"""

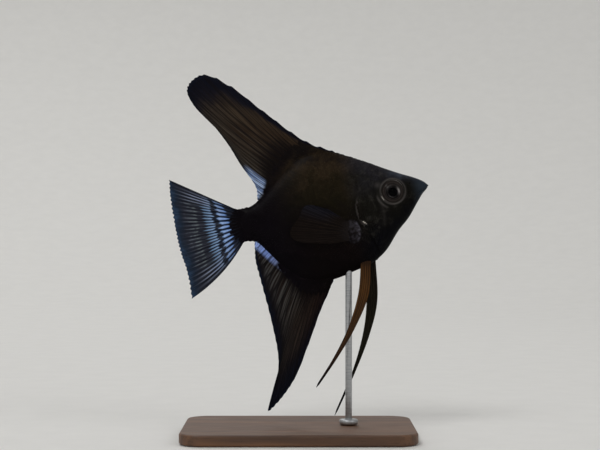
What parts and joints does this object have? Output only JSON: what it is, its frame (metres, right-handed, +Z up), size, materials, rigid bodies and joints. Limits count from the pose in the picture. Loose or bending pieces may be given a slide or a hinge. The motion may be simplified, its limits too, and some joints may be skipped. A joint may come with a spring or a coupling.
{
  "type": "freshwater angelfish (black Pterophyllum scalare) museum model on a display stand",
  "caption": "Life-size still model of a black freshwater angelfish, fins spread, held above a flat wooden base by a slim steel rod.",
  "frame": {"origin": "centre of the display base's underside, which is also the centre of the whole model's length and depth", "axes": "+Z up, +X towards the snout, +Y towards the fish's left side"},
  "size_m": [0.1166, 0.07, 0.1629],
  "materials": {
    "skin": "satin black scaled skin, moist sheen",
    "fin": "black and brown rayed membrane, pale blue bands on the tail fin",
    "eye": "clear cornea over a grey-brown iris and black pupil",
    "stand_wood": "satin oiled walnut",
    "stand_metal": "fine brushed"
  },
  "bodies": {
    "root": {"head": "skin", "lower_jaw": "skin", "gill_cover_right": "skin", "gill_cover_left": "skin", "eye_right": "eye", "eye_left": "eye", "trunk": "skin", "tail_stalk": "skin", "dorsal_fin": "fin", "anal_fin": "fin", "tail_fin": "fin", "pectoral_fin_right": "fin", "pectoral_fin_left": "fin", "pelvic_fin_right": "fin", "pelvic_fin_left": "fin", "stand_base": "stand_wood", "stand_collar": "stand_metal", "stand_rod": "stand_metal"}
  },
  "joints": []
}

"""

▶ _REQUEST_:
Hand back the material above in full, exactly as written.

▶ _PROBLEM SOLUTION_:
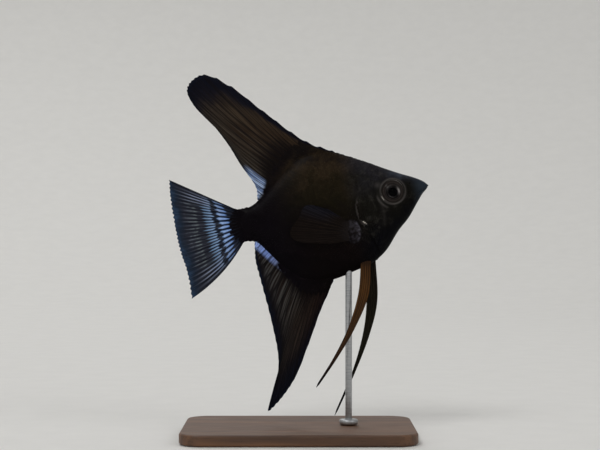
What parts and joints does this object have? Output only JSON: what it is, its frame (metres, right-handed, +Z up), size, materials, rigid bodies and joints. Limits count from the pose in the picture. Loose or bending pieces may be given a slide or a hinge. The motion may be simplified, its limits too, and some joints may be skipped. A joint may come with a spring or a coupling.
{
  "type": "freshwater angelfish (black Pterophyllum scalare) museum model on a display stand",
  "caption": "Life-size still model of a black freshwater angelfish, fins spread, held above a flat wooden base by a slim steel rod.",
  "frame": {"origin": "centre of the display base's underside, which is also the centre of the whole model's length and depth", "axes": "+Z up, +X towards the snout, +Y towards the fish's left side"},
  "size_m": [0.1166, 0.07, 0.1629],
  "materials": {
    "skin": "satin black scaled skin, moist sheen",
    "fin": "black and brown rayed membrane, pale blue bands on the tail fin",
    "eye": "clear cornea over a grey-brown iris and black pupil",
    "stand_wood": "satin oiled walnut",
    "stand_metal": "fine brushed"
  },
  "bodies": {
    "root": {"head": "skin", "lower_jaw": "skin", "gill_cover_right": "skin", "gill_cover_left": "skin", "eye_right": "eye", "eye_left": "eye", "trunk": "skin", "tail_stalk": "skin", "dorsal_fin": "fin", "anal_fin": "fin", "tail_fin": "fin", "pectoral_fin_right": "fin", "pectoral_fin_left": "fin", "pelvic_fin_right": "fin", "pelvic_fin_left": "fin", "stand_base": "stand_wood", "stand_collar": "stand_metal", "stand_rod": "stand_metal"}
  },
  "joints": []
}